Last but not least, we have a new challenger in the East that is revolutionizing the game. With a new coach at the helm since January, the Trump Train has come into town and unleashed a new style of play that has the other teams on its heels. Talk of tax cuts, deregulation, and infrastructure spending has helped US equities get off to another great start in the first quarter. The S&P 500 is now up 6.07% in 2017 and close to 15% since inauguration day. However, many pundits feel the top seed may be overrated as Trump’s coaching policies (at least to this point) have been mostly rhetoric without a timetable. Either way, Coach Trump has built his strategy around building a great perimeter defense. Whether you personally agree with his playbook or not, Trump has influenced the markets to some degree and investor sentiment is now the highest it’s been since January 1987 with 63.2% of respondents bullish about the Market’s future. This is often a contrarian sign, so beware of an upset in the title game.
Which of the four investment themes will ultimately prevail this year is yet to be determined. Let’s just hope the coaches don’t tweet out blame towards the officials for their performances, even if they try to slow down the championship game to a nearly unwatchable pace with too many foul calls!
-Walter Hinson, CFP®, AIF®
Congratulations! If you’re reading this you’ve successfully navigated a tumultuous 2016 and made it to the New Year. Regardless of your political affiliations I think we are all ready for a non-election cycle year.
Year in Review—After making New Year predictions for nearly a decade, I finally have a report card with straight A’s (it is going on the fridge). While the politics of 2016 got most of the headlines, the true market driving force of last year was in the commodities markets. It was our understanding of that market that guided our successful predictions for the year.
Commodities were in the midst of a multi-year bear market, and we predicted that bear market would finally bottom out in 2016, which it did in the first quarter. We foresaw oil going below $30/barrel, and it did just that hitting a 13 year low at $27/barrel. From the lows, oil bounced back and ended the year nearly doubling in value to over $50/barrel.
From an investment standpoint you probably liked where you ended up in 2016, but you may not have enjoyed the ride to get there. It seems like eons ago now, but the first 10 market days of 2016 were the worst start in market history. Contagion from the bear markets in commodities ended up hitting all asset classes, and even corporate bonds felt significant pain to start the year.
While market returns were a hair over 10% for 2016, the volatility in the stock market managed to yet again handcuff the Federal Reserve. We only saw a single interest rate increase of 0.25% in December, which was identical to what we saw in 2015.

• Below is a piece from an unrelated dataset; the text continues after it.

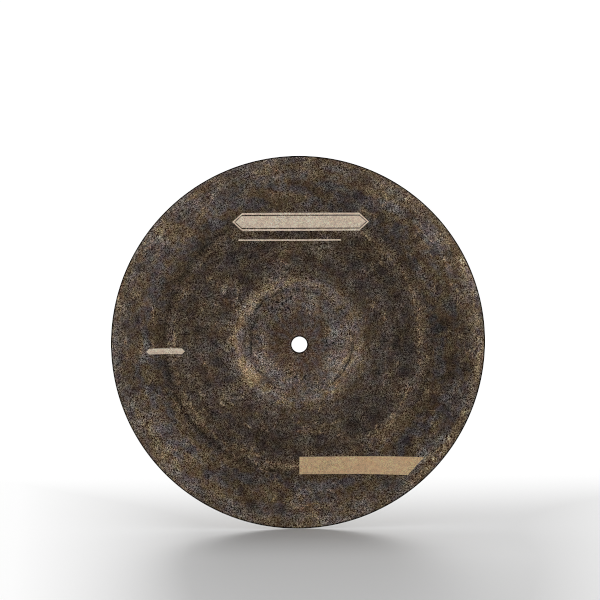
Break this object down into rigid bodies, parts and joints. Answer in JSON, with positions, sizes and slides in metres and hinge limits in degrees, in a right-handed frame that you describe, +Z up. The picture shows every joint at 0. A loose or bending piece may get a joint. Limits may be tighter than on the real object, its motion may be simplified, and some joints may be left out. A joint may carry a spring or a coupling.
{
  "type": "china cymbal",
  "caption": "Round hammered bronze percussion plate with a domed bell, a post hole, a shallow bow and a wide flange turned back at the rim.",
  "frame": {"origin": "centre of the post hole, level with the outer felt seat on top of the bell", "axes": "+Z up with the cymbal standing on its rim; the cymbal's own axis lies along Y and the top of the bell faces -Y"},
  "size_m": [0.3048, 0.0253, 0.3048],
  "materials": {
    "aged_bronze": "hammered cast bronze with a dark brown patina, worn lighter on the bell and towards the rim, half matt"
  },
  "bodies": {
    "root": {"cymbal": "aged_bronze"}
  },
  "joints": []
}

2017 Predictions—Where to now? I’m not sure exactly where we’re going yet, but I do know our current mode of transportation—The Trump Train. Markets have spiked since the Trump win in mid November, and as I write this, the DOW is eyeballing the 20,000 mark for the first time ever.
Whether you agree with Trump economic policy or not, the Trump Train has generated some undeniable and significant market momentum. In our view, this momentum has the potential for propelling the markets the next 12-18 months. While we are at all-time highs, consider this: it took almost 18 YEARS for the DOW to double from the 10,000 mark it first hit in March of 1999. That is only a 4.1% annualized return over nearly two decades. Thus, it is hard to make a case that the markets are wildly out of control. For 2017 we are looking for around 10-15% gains in the equities markets.

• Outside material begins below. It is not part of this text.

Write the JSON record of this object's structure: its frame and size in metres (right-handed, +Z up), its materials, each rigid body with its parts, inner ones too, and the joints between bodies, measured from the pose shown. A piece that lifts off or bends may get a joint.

We foresee GDP growth exceeding 3% in 2017, and this will pressure the Federal Reserve to increase interest rates at a faster pace. For the coming year we are looking for two rate hikes for a total increase of 0.5%.
The Fed says they want to raise rates faster than this, but for the past decade I’ve always felt they secretly have little interest in high interest rates. Increasing rates in the US will cause further Dollar currency appreciation, and our expectations are that this will be the limiting factor for any significant rate increases. While the US is performing relatively well from an economic standpoint, the rest of the world hasn’t followed suit yet. Plus there’s that small dirty detail—we as a country are the biggest debtor in the world with $20 trillion in debt, so low rates are in our “best interest”.

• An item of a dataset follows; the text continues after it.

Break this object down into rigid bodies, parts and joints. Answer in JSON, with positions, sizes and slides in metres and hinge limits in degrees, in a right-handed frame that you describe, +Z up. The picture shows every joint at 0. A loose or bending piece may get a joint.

For my last prediction I’m going out on a bit of a political limb. My expectations are that in 2017 we see a significant overhaul to Social Security in order to sure up its future solvency. This is a subject that has been near and dear to Paul Ryan in Congress for over a decade, and he finally has the numbers on his side to do something about it. While it is impossible to say exactly what this will look like, if I had to guess it will include a full retirement age increase to age 70 for millennials and benefits being fully taxable versus the current 85% taxability threshold for current beneficiaries.
As we enter the first 100 days of the Trump administration we are sure to still see a significant amount of political headlines in the year to come. We have been telling clients for the past year to divorce their investment strategies from political views. I am of the opinion that politicians don’t have the impact on the economy and stock market that they profess to have. Now is as important as ever to not build a wall around your future investment returns.